Morphea (mor-FEE-uh) is a rare skin condition that causes reddish or purplish patches on your skin. Morphea is a localized or limited form of scleroderma, a condition that can cause a wide variety of problems, from skin discoloration to difficulty with the function of joints and muscles and other connective tissues.

Morphea typically appears on your abdomen, chest or back, but it can affect your face, arms and legs. Morphea tends to affect only the outermost layers of your skin — the dermis and the fatty tissue just beneath the dermis. Sometimes, morphea can restrict movement in your joints.

Morphea generally subsides on its own over time. With morphea, you may be concerned about your appearance. Your doctor may recommend medications and other treatments to help with your appearance and other symptoms of morphea.

Symptoms Causes Risk factors Complications

Morphea is a form of scleroderma, a term that literally means "hard skin." Signs of morphea include:

  • Hardeningand thickening of the skin.
  • Discoloration of the affected skin to look lighter or darker than the surrounding area.
  • Oval-shaped patches that may change colors and gradually develop a whitish center.
  • Linear patches, especially when on arms and legs
  • Loss of hair and sweat glands in the affected area over time.

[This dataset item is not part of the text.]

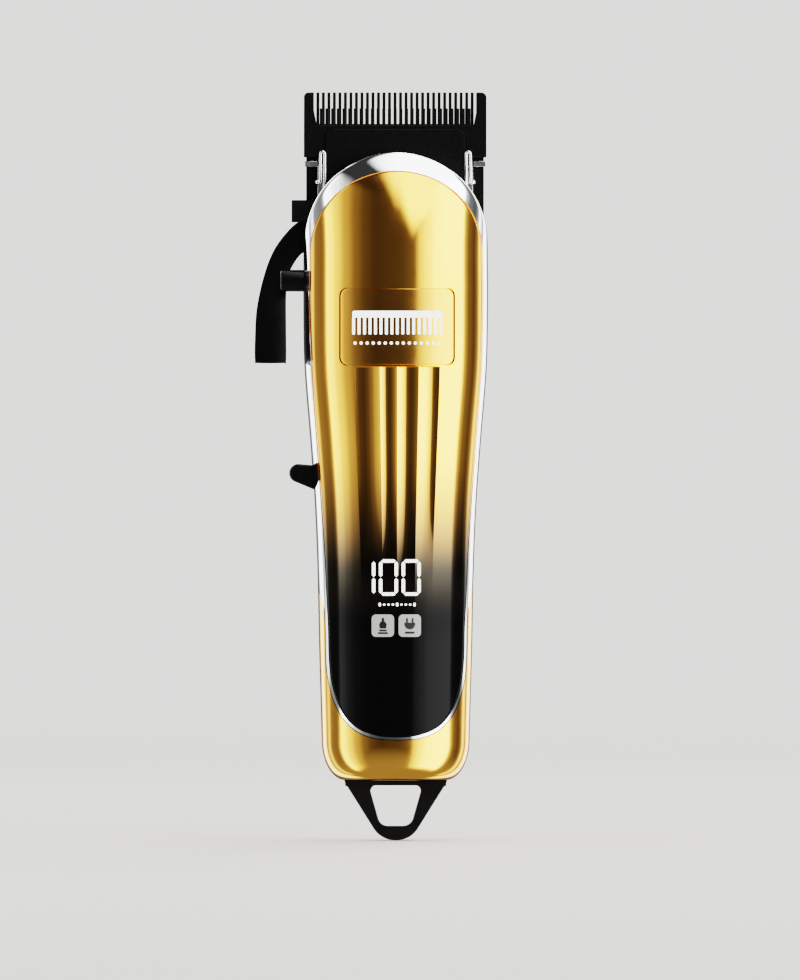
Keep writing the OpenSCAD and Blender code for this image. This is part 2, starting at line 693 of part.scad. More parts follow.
battery_y = 1.5;
battery_r = 9.2;
module battery_cell() color("#2c6fb5") difference() {
    pin_z(0, battery_y, 17, 81, battery_r);
    pin_z(0, battery_y, 80, 82, battery_r - 1);
}
module battery_terminals() color("silver") {
    pin_z(0, battery_y, 80, 82.2, 2.8);
    box([-3.5, battery_y - 2.5, 82.2], [3.5, battery_y + 2.5, 82.4]);
    box([-3.5, battery_y - 11.5, 16.8], [3.5, battery_y + 3, 17]);
}
module battery_cradles() color("#303030") for (z = [33, 70]) difference() {
    intersection() {
        pin_z(0, battery_y, z, z + 5, 10.3);
        box([-12, battery_y - 7, z], [12, 14, z + 5]);
    }
    pin_z(0, battery_y, z - 1, z + 6, battery_r + 0.01);
}
module main_board() color("darkgreen") {
    box([-12.5, -10.2, 31], [12.5, -8.6, 82]);
    box([-7, -11.4, 66], [0, -10.2, 73]);
    box([3, -11, 68], [8, -10.2, 72]);
}
module display_board() color("darkgreen") {
    box([-7.8, -13.4, 39], [7.8, -12.4, 65]);
    box([-6.6, -14.4, 52.5], [6.4, -13.4, 62]);
    for (x = [-5.4, 1.4]) box([x, -14.2, 43], [x + 3.6, -13.4, 47.5]);
    for (z = [40, 63]) box([-1.5, -12.4, z], [1.5, -10.2, z + 1.5]);
}
module charge_socket() color("silver") difference() {
    translate([0, 8, body_bottom + 0.4]) linear_extrude(7.4) rounded_rect(8.9, 3.2, 1.5);
    difference() {
        translate([0, 8, body_bottom]) linear_extrude(7) rounded_rect(8.3, 2.6, 1.2);
        box([-3.3, 7.65, 0], [3.3, 8.35, 20]);
    }
}
module charge_board() color("darkgreen") box([-6.5, 5, body_bottom + 7.9], [6.5, 10, body_bottom + 9.1]);

// Cross-head screw whose head rests at the seat
module shell_screw(seat) {
    pin_y(0, 0, seat - 5.5, seat + 0.1, 1.15);
    difference() {
        pin_y(0, 0, seat, seat + 1.2, 2.4);
        for (a = [0, 90]) translate([0, seat + 1.2, 0]) rotate([0, a, 0]) cube([3.4, 1.4, 0.6], center = true);
    }
}
module shell_screws() color("#404040") {
    boss_places() shell_screw(low_seat);
    pillar_places() shell_screw(top_seat);
}

cap_floor = -25.9;
cap_rim = -23.95;
cap_r = 2.7;
collar_r = 2.2;
module power_button() color("#151515") {
    pin_x(button_y, button_z, cap_floor - 0.05, -19.4, 1.5);
    pin_x(button_y, button_z, -20, -19.4, 2.1);
    difference() {
        pin_x(button_y, button_z, cap_floor - 0.1, cap_rim, cap_r);
        pin_x(button_y, button_z, cap_floor, cap_rim + 1, collar_r + running);
    }
    intersection() {
        pin_x(button_y, button_z, -28.85, cap_floor, cap_r);
        translate([cap_floor + 0.3, button_y, button_z]) sphere(r = 3.25);
    }
}
module button_collar() color("#202020") difference() {
    pin_x(button_y, button_z, cap_floor + 0.95, -23.12, collar_r);
    pin_x(button_y, button_z, -26, -22, 1.56);
}
module button_spring() color("silver") for (i = [0:3])
    translate([-19.2 + i * 0.48, button_y, button_z]) rotate([0, 90, 0])
        rotate_extrude() translate([1.7, 0]) circle(r = 0.18);
module tact_switch() color("#303030") {
    box([-17.5, button_y - 3, button_z - 3], [-14, button_y + 3, button_z + 3]);
    pin_x(button_y, button_z, -18.5, -17.4, 1);
}
module speed_slider() color("#151515") {
    along_y(-2.3, 0.3) {
        translate([-24.3, slider_z1 - 2.3]) circle(r = 2.3);
        polygon([[-24.3, slider_z1], [-17.6, slider_z1 - 0.6], [-17.6, slider_z0], [-20.6, slider_z0 + 0.2],
                 [-25.2, slider_z1 - 4.4]]);
    }
    box([-17.7, -4, slider_z0 - 4], [-16.9, 2, slider_z1 + 4]);
    box([-17, -2, slider_z0 + 2], [-14.6, 0, slider_z1 - 2]);
}
module switch_body() color("#505050") difference() {
    box([-16.2, -5, 77], [-13, -2.5, 92]);
    box([-20, -2.6, 70], [-10, 3, 95]);
}

rear_shell();
chrome_frame();
face_plate();
badge_plate();
badge_mark();
display_digits();
display_ticks();
icon_tiles();
icon_glyphs();
display_board();
side_inlay();
hang_loop();
nose_chassis();
shell_screws();
charge_socket();
charge_board();
main_board();
battery_cell();
battery_terminals();
battery_cradles();
motor_can();
motor_magnets();
motor_end_cap();
motor_bush();
motor_mount();
motor_screws();
rotor_shaft();
rotor_core();
rotor_windings();
commutator();
eccentric_cam();
cam_bearing();
drive_rocker();
rocker_pin();
moving_blade();
cutter_guide();
guide_rivets();
fixed_blade();
blade_frame();
blade_screws();
frame_screws();
taper_bracket();
tension_spring();
spring_clamps();
clamp_screws();
taper_lever();
lever_screw();
lever_washer();
power_button();
button_collar();
button_spring();
tact_switch();
speed_slider();
switch_body();
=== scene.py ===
import json
import math

import bmesh
import bpy
import numpy as np
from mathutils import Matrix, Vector

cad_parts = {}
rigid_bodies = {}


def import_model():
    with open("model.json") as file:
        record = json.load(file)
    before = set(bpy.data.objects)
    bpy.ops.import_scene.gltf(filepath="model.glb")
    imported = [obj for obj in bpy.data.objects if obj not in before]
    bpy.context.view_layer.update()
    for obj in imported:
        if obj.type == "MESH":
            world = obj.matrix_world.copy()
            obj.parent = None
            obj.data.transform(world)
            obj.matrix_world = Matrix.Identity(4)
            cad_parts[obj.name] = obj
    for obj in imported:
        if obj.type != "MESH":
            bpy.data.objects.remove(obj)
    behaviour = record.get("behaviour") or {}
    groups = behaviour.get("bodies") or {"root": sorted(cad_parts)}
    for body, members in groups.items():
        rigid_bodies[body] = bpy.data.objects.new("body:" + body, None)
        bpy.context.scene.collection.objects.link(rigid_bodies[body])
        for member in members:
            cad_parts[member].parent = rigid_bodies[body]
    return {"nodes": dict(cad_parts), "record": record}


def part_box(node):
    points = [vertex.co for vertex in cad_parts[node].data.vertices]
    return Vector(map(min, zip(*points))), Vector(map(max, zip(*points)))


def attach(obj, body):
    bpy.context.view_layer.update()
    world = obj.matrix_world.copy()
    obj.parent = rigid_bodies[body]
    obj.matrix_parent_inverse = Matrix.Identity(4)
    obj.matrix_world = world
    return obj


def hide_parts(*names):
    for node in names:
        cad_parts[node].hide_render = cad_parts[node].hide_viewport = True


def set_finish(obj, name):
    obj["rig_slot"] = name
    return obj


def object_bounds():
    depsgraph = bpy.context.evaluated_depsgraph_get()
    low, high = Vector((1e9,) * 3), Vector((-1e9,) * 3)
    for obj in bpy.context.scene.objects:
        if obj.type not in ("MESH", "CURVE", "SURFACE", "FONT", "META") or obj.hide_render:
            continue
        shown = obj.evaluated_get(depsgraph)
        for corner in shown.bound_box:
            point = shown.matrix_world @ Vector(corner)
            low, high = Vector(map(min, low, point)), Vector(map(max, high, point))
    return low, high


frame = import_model()
cad_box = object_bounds()

# Lengths below are in millimetres, in the CAD frame: Z runs up to the blade and the face looks along -Y.
MM = 0.001
SLOT_OF = {s["node"]: s["material_slot"] for s in frame["record"]["subparts"]}
BODY_OF = {n: b for b, nodes in frame["record"]["behaviour"]["bodies"].items() for n in nodes}


def low(node):
    return [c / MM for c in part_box(node)[0]]


def high(node):
    return [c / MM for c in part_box(node)[1]]


DECK_Z = high("rear_shell")[2]
ARCH_TOP_Z = high("chrome_frame")[2]
FACE_LOW_Z = low("face_plate")[2]
FACE_TOP_Z = high("face_plate")[2]
BADGE_LOW, BADGE_HIGH = low("badge_plate"), high("badge_plate")
BADGE_Z = (BADGE_LOW[2] + BADGE_HIGH[2]) / 2
BADGE_W = BADGE_HIGH[0] - BADGE_LOW[0]
BADGE_H = BADGE_HIGH[2] - BADGE_LOW[2]
BADGE_R = 1.9
BADGE_SUNK = 0.14

# ---------------------------------------------------------------- the housing's surface

# Housing stations: height, half width, depth to the front, depth to the back
STATIONS = np.array([
    [6, 18.2, 15, 12.4], [16, 18.45, 15.8, 13.2], [39, 19.1, 17, 15], [61.5, 19.6, 17.8, 16],
    [76.5, 20.25, 18.2, 16.6], [91.5, 21.35, 18.7, 17], [110, 22.8, 19.2, 16.6],
    [126.5, 23.1, 19.4, 13.6], [141.5, 23, 18.8, 9.6], [150, 23, 16.8, 8],
    [158.5, 23, 12, 6.5], [163.5, 23, 6.4, 5.5], [167, 23, 3.6, 5],
])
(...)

Morphea usually affects only the uppermost layers of your skin (the dermis and the superficial fatty tissue beneath the dermis). In some cases, morphea may involve the deeper fatty tissue or the connective tissue (fascia or muscle) below your skin. The condition generally lasts several years and then disappears on its own. However, it usually leaves patches of darkened or discolored skin.

When to see a doctor

If you notice patches of discoloring, hardening or thickening skin, see your doctor. Early diagnosis and treatment may help slow the development of new patches, and allow your doctor to identify and treat complications before they worsen.

The exact cause of morphea is unknown, though doctors do know it's not contagious. It's believed that an unusual reaction of the immune system plays a role in the development of this condition.

The onset of morphea may be related to:

  • Radiation therapy
  • Repeated trauma to the affected area
  • A recent infection, such as measles or chickenpox

Because the cause of morphea is unknown, it's difficult to pinpoint who may be at a higher risk. However, there are several known factors that may increase your risk of developing morphea, including:

  • Sex. Morphea is more common in women than in men.
  • Race. Whites and people of Asian descent are more likely to develop morphea than are blacks.

Morphea can cause a number of complications, including:

  • Self-esteem issues. Morphea can have a negative effect on your self-esteem and body image, particularly if discolored patches of skin appear on your arms, legs or face.
  • Movement problems. Morphea that affects the arms and legs can impair joint mobility.
  • Widespread areas of hardened, discolored skin. Numerous new patches of hard, discolored skin may seem to join together, a condition known as generalized morphea.